Your task is to print all of the material verbatim.

:: Provided data ::
────────────────

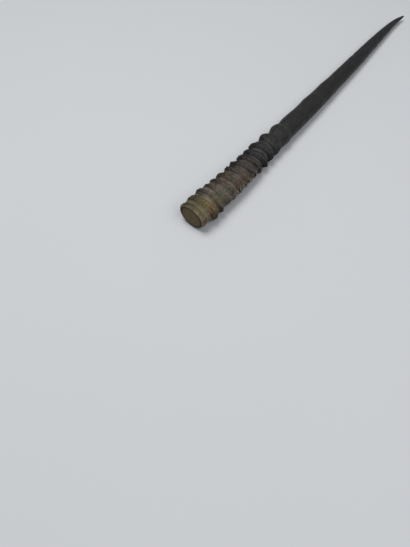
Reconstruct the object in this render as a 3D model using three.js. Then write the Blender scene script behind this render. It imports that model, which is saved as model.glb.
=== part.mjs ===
// Gemsbok horn, sawn off flat at the foot and lying on its side. It grew as one piece.
// Millimetres. +X runs from the foot to the tip, and +Z is up from the surface it lies on.

import * as THREE from 'three';

const { clamp, degToRad, lerp } = THREE.MathUtils;

// Driving dimensions
const LENGTH = 890;
const TIP_ROUNDING = 3;
const SECTION_HEIGHT = 0.92; // a section's height over its width
const FRONT_ANGLE = degToRad(26); // where the front faces, from +Y up towards +Z

// Radius of the body between the rings: [distance from the foot, radius]
const BODY_RADIUS = [
  [0, 26.8], [60, 27.1], [110, 25.5], [160, 22.9], [215, 19.6], [260, 20.2], [310, 21], [440, 20.1],
  [520, 18.4], [600, 17.2], [680, 14.9], [760, 11.9], [820, 8.6], [860, 5.8], [890, 2],
];

// Sideways bend of the axis: [distance from the foot, offset along Y]
const BEND = [
  [0, 4.2], [40, 3.4], [75, 0.4], [120, -1.5], [165, -1], [210, 2.2], [260, -0.3], [310, 0.2],
  [400, 1.1], [480, 2.7], [560, 3.9], [640, 5.6], [720, 7.9], [800, 9.2], [850, 8], [890, 2.5],
];

// Height of the axis, which leaves the horn resting on a ring near the foot and again halfway along, on
// small worn flats: [distance from the foot, height]
const AXIS_HEIGHT = [[0, 29.3], [500, 17.1], [700, 13.6], [890, 11.2]];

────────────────

:: Completed task ::
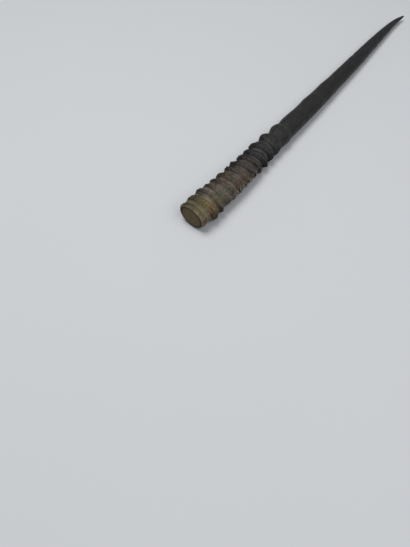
Reconstruct the object in this render as a 3D model using three.js. Then write the Blender scene script behind this render. It imports that model, which is saved as model.glb.
=== part.mjs ===
// Gemsbok horn, sawn off flat at the foot and lying on its side. It grew as one piece.
// Millimetres. +X runs from the foot to the tip, and +Z is up from the surface it lies on.

import * as THREE from 'three';

const { clamp, degToRad, lerp } = THREE.MathUtils;

// Driving dimensions
const LENGTH = 890;
const TIP_ROUNDING = 3;
const SECTION_HEIGHT = 0.92; // a section's height over its width
const FRONT_ANGLE = degToRad(26); // where the front faces, from +Y up towards +Z

// Radius of the body between the rings: [distance from the foot, radius]
const BODY_RADIUS = [
  [0, 26.8], [60, 27.1], [110, 25.5], [160, 22.9], [215, 19.6], [260, 20.2], [310, 21], [440, 20.1],
  [520, 18.4], [600, 17.2], [680, 14.9], [760, 11.9], [820, 8.6], [860, 5.8], [890, 2],
];

// Sideways bend of the axis: [distance from the foot, offset along Y]
const BEND = [
  [0, 4.2], [40, 3.4], [75, 0.4], [120, -1.5], [165, -1], [210, 2.2], [260, -0.3], [310, 0.2],
  [400, 1.1], [480, 2.7], [560, 3.9], [640, 5.6], [720, 7.9], [800, 9.2], [850, 8], [890, 2.5],
];

// Height of the axis, which leaves the horn resting on a ring near the foot and again halfway along, on
// small worn flats: [distance from the foot, height]
const AXIS_HEIGHT = [[0, 29.3], [500, 17.1], [700, 13.6], [890, 11.2]];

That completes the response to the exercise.